Text Types Tokens Sentences
text1 23 70 1

Note that if we had more than 1 document, we would get a count of how many documents in which the token appear, and that we can assign documents to grouping variable. This will become useful later.

3.2 Tokenize the corpus

totc_tkns <- tokens(totc_corpus, what = "word", remove_punct = TRUE)

3.3 Create a document-feature matrix (dfm)
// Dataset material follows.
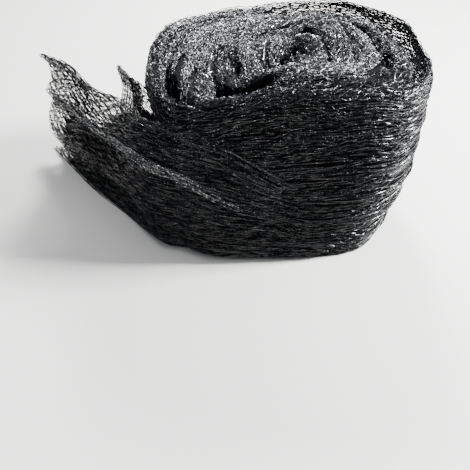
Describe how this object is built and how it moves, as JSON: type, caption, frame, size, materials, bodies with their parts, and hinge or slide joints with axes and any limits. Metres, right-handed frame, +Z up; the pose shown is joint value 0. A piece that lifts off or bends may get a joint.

totc_dfm <- dfm(totc_tkns)

A dfm is an important data structure to understand, as it often serves as the foundation for all kinds of downstream statistical processing. It is a table with rows for documents (or observations) and columns for tokens (or variables)

Code
totc_dfm |>
  convert(to = "data.frame") |>
  dplyr::select(1:12) |>
  gt()
Part of a document-feature matrix.
doc_id it was the best of times worst age wisdom foolishness epoch
text1 10 10 10 1 10 2 1 2 1 1 2

3.4 And count our tokens

Code
totc_dfm |>
  textstat_frequency() |>
  gt()
Token counts of sample sentence.
feature frequency rank docfreq group
it 10 1 1 all
was 10 1 1 all
the 10 1 1 all
of 10 1 1 all
times 2 5 1 all
age 2 5 1 all
epoch 2 5 1 all
season 2 5 1 all
best 1 9 1 all
worst 1 9 1 all
wisdom 1 9 1 all
foolishness 1 9 1 all
belief 1 9 1 all
incredulity 1 9 1 all
light 1 9 1 all
darkness 1 9 1 all
spring 1 9 1 all
hope 1 9 1 all
winter 1 9 1 all
despair 1 9 1 all

3.5 Using pipes to expidite the process

This time, we will change remove_punct to FALSE.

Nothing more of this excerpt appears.